3. PROCEDURE. At the request of any person claiming
indemnification under this Article, the Board of Directors shall
determine, or cause to be determined, in a manner consistent
with the General Corporation Law, whether the standards required by
this Article have been met. Indemnification shall be made only
following: (a) a final decision on the merits by a court or
other body before whom the proceeding was brought that the person to
be indemnified was not liable by reason of disabling conduct or
(b) in the absence of such a decision, a reasonable
determination, based upon a review of the facts, that the person to be
indemnified was not liable by reason of disabling conduct by
(i) the vote of a majority of a quorum of disinterested
non-party directors or (ii) an independent legal counsel in a written
opinion.
4. INDEMNIFICATION OF EMPLOYEES AND AGENTS.

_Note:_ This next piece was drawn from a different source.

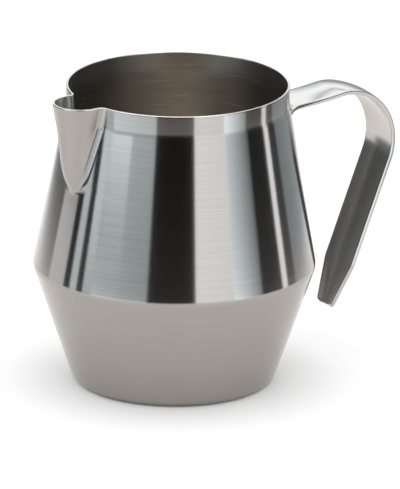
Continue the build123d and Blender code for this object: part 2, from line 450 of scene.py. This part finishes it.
line_rough.inputs["To Max"].default_value = 0.20
links.new(lines.outputs["Fac"], line_rough.inputs["Value"])
links.new(line_rough.outputs["Result"], steel.inputs["Roughness"])
line_relief = nodes.new("ShaderNodeBump")
line_relief.inputs["Strength"].default_value = 0.01
line_relief.inputs["Distance"].default_value = 0.0001
links.new(lines.outputs["Fac"], line_relief.inputs["Height"])
links.new(line_relief.outputs["Normal"], steel.inputs["Normal"])
handle.data.materials.append(handle_steel)
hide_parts("handle_strap")
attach(handle, "root")

# ---- spot welds ----
# Four nuggets of steel melted together between the tab and the wall. They are dull and faintly
# straw-coloured from the heat, and lie hidden between the two sheets.
weld_steel = bpy.data.materials.new("heat_tinted_weld")
weld_steel.use_nodes = True
nodes = weld_steel.node_tree.nodes
links = weld_steel.node_tree.links
steel = nodes["Principled BSDF"]
steel.inputs["Metallic"].default_value = 1.0
place = nodes.new("ShaderNodeTexCoord")
tint = nodes.new("ShaderNodeTexNoise")
tint.inputs["Scale"].default_value = 900.0
tint.inputs["Detail"].default_value = 3.0
links.new(place.outputs["Object"], tint.inputs["Vector"])
tint_colour = nodes.new("ShaderNodeValToRGB")
tint_colour.color_ramp.elements[0].color = (0.24, 0.2, 0.16, 1)
tint_colour.color_ramp.elements[1].color = (0.46, 0.42, 0.36, 1)
links.new(tint.outputs["Fac"], tint_colour.inputs["Fac"])
links.new(tint_colour.outputs["Color"], steel.inputs["Base Color"])
tint_rough = nodes.new("ShaderNodeMapRange")
tint_rough.inputs["To Min"].default_value = 0.35
tint_rough.inputs["To Max"].default_value = 0.6
links.new(tint.outputs["Fac"], tint_rough.inputs["Value"])
links.new(tint_rough.outputs["Result"], steel.inputs["Roughness"])
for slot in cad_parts["spot_welds"].material_slots:
    slot.material = weld_steel

# ---- floor ----
# A plain pale matt sheet under the jug, much wider than the view.
bpy.ops.object.select_all(action="DESELECT")
bpy.ops.mesh.primitive_circle_add(vertices=96, radius=8, fill_type="NGON", location=(0, 0, 0))
floor = bpy.context.object
floor.name = "floor"
floor_paint = bpy.data.materials.new("pale_floor")
floor_paint.use_nodes = True
floor_paint.node_tree.nodes["Principled BSDF"].inputs["Base Color"].default_value = (0.94, 0.94, 0.94, 1)
floor_paint.node_tree.nodes["Principled BSDF"].inputs["Roughness"].default_value = 0.9
floor_paint.node_tree.nodes["Principled BSDF"].inputs["Specular IOR Level"].default_value = 0.2
floor.data.materials.append(floor_paint)

# ---- light ----
# Soft even light from all round, with a ring of pale and dark studio cards that only the steel sees.
world = bpy.data.worlds.new("soft_studio")
bpy.context.scene.world = world
world.use_nodes = True
world.node_tree.nodes["Background"].inputs["Color"].default_value = (1, 1, 1, 1)
world.node_tree.nodes["Background"].inputs["Strength"].default_value = 1.33

view_azimuth = radians(-34)
card_distance = 0.30
card_height = 0.50
plain_white = (0.95, 1.0, 1.05)
cool_grey = (0.85, 1.0, 1.1)
# Each card: its two edges in degrees round from the camera, its colour, how bright it is at either
# edge, and how that changes with height, as height and share.
cards = [
    (-150, -113, plain_white, 0.8, 0.8, [(0.01, 0.9), (0.025, 0.35), (0.1, 0.15), (0.5, 0.1)]),
    (-113, -93, plain_white, 1.2, 1.2, [(0.05, 1.0), (0.08, 0.15), (0.5, 0.1)]),
    (-93, -86, cool_grey, 0.0, 0.0, [(0, 1)]),
    (-86, -79, cool_grey, 1.3, 1.3, [(0, 1)]),
    (-79, -73, cool_grey, 0.0, 0.0, [(0, 1)]),
    (-73, -65, cool_grey, 1.45, 1.2, [(0.05, 0.75), (0.07, 1.2)]),
    (-65, -43, cool_grey, 1.2, 1.05, [(0.03, 1.7), (0.055, 0.42), (0.085, 0.9), (0.13, 2.2)]),
    (-43, -20, cool_grey, 1.05, 0.9, [(0.03, 1.7), (0.055, 0.5), (0.085, 0.8), (0.13, 1.2)]),
    (-20, 16, cool_grey, 0.0, 0.0, [(0, 1)]),
    (16, 46, plain_white, 1.9, 1.75, [(0, 1)]),
    (46, 70, cool_grey, 1.55, 0.3, [(0.03, 2.0), (0.055, 1.0)]),
    (70, 91, cool_grey, 0.02, 0.02, [(0, 1)]),
    (91, 97, plain_white, 2.0, 2.0, [(0, 1)]),
    (97, 108, cool_grey, 0.08, 0.08, [(0, 1)]),
    (108, 150, cool_grey, 0.45, 0.65, [(0, 1)]),
    (150, 210, plain_white, 1.1, 1.1,
     [(0.02, 0.7), (0.06, 0.4), (0.14, 0.4), (0.22, 1.7),
      (0.262, 1.7), (0.268, 0.1), (0.286, 0.1), (0.292, 1.7)]),
]
for number, (start, end, colour, at_start, at_end, heights) in enumerate(cards):
    card_glow = bpy.data.materials.new(f"card_{number}")
    card_glow.use_nodes = True
    nodes = card_glow.node_tree.nodes
    links = card_glow.node_tree.links
    nodes.remove(nodes["Principled BSDF"])
    place = nodes.new("ShaderNodeUVMap")
    split = nodes.new("ShaderNodeSeparateXYZ")
    links.new(place.outputs["UV"], split.inputs["Vector"])
    sideways = nodes.new("ShaderNodeMapRange")
    sideways.inputs["To Min"].default_value = at_start
    sideways.inputs["To Max"].default_value = at_end
    links.new(split.outputs["X"], sideways.inputs["Value"])
    upwards = nodes.new("ShaderNodeFloatCurve")
    curve = upwards.mapping.curves[0]
    upwards.mapping.clip_max_y = 3
    upwards.mapping.use_clip = False
    curve.points[0].location = (0, heights[0][1])
    curve.points[1].location = (1, heights[-1][1])
    for height, share in heights:
        if 0 < height < card_height:
            curve.points.new(height / card_height, share)
    for point in curve.points:
        point.handle_type = "VECTOR"
    upwards.mapping.update()
    links.new(split.outputs["Y"], upwards.inputs["Value"])
    both = nodes.new("ShaderNodeMath")
    both.operation = "MULTIPLY"
    links.new(sideways.outputs["Result"], both.inputs[0])
    links.new(upwards.outputs["Value"], both.inputs[1])
    glow = nodes.new("ShaderNodeEmission")
    glow.inputs["Color"].default_value = (*colour, 1)
    links.new(both.outputs["Value"], glow.inputs["Strength"])
    links.new(glow.outputs["Emission"], nodes["Material Output"].inputs["Surface"])

    half_width = radians(end - start) / 2
    bearing = view_azimuth + radians(start + end) / 2
    bpy.ops.object.select_all(action="DESELECT")
    bpy.ops.mesh.primitive_plane_add(size=1, rotation=(pi / 2, 0, 0))
    card = bpy.context.object
    card.name = f"card_{number}"
    bpy.ops.object.transform_apply(location=False, rotation=True, scale=False)
    card.scale = (2 * card_distance * tan(half_width), 1, card_height)
    card.rotation_euler = (0, 0, bearing)
    card.location = (card_distance * sin(bearing), -card_distance * cos(bearing), card_height / 2)
    card.data.materials.append(card_glow)
    card.visible_camera = False
    card.visible_diffuse = False
    card.visible_shadow = False

# A soft box overhead lights the inside, the rim and the top of the handle.
overhead_width = 0.36
overhead_height = 0.55
overhead_glow = bpy.data.materials.new("overhead_glow")
overhead_glow.use_nodes = True
nodes = overhead_glow.node_tree.nodes
nodes.remove(nodes["Principled BSDF"])
glow = nodes.new("ShaderNodeEmission")
glow.inputs["Color"].default_value = (1, 0.99, 0.97, 1)
glow.inputs["Strength"].default_value = 3.7
overhead_glow.node_tree.links.new(glow.outputs["Emission"], nodes["Material Output"].inputs["Surface"])
bpy.ops.object.select_all(action="DESELECT")
bpy.ops.mesh.primitive_plane_add(size=overhead_width, location=(0, 0, overhead_height))
overhead = bpy.context.object
overhead.name = "overhead_soft_box"
overhead.data.materials.append(overhead_glow)
overhead.visible_camera = False
overhead.visible_diffuse = False
overhead.visible_shadow = False

# ---- camera ----
# A long lens looks at the jug from the front left, a little from above.
view_elevation = radians(17.8)
view_roll = radians(0.53)
view_distance = 4.695
aim = Vector((0.00749, -0.00505, 0.0491))
level = cos(view_elevation)
away = Vector((sin(view_azimuth) * level, -cos(view_azimuth) * level, sin(view_elevation)))
side = Vector((cos(view_azimuth), sin(view_azimuth), 0))
top = away.cross(side)
level_side = side * cos(view_roll) + top * sin(view_roll)
level_top = away.cross(level_side)
lens = bpy.data.cameras.new("camera")
lens.sensor_fit = "HORIZONTAL"
lens.sensor_width = 36
lens.lens = 1200
lens.clip_end = 100
camera = bpy.data.objects.new("camera", lens)
bpy.context.scene.collection.objects.link(camera)
turned = Matrix((level_side, level_top, away)).transposed().to_4x4()
camera.matrix_world = Matrix.Translation(aim + away * view_distance) @ turned
bpy.context.scene.camera = camera
bpy.context.scene.view_settings.view_transform = "Standard"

Employees and agents who are not officers or directors of the corporation
may be indemnified, and reasonable expenses may be advanced to
such employees or agents, as may be provided by action of the
Board of Directors or by contract, subject to any limitations
imposed by the Investment Company Act of 1940, as amended.
5. OTHER RIGHTS. The Board of Directors may make
further provision consistent with law for indemnification and
advance of expenses to directors, officers, employees and agents
by resolution, agreement or otherwise. The indemnification
provided by this Article shall not be deemed exclusive of any
other right, with respect to indemnification or otherwise, to
which those seeking indemnification may be entitled under any
insurance or other agreement or resolution of stockholders or
disinterested non-party directors or otherwise.
6. AMENDMENTS. References in this Article are to the
General Corporation Law and to the Investment Company Act of
1940 as from time to time amended. No amendment of the by-laws shall
affect any right of any person under this Article based on any
event, omission or proceeding prior to the amendment.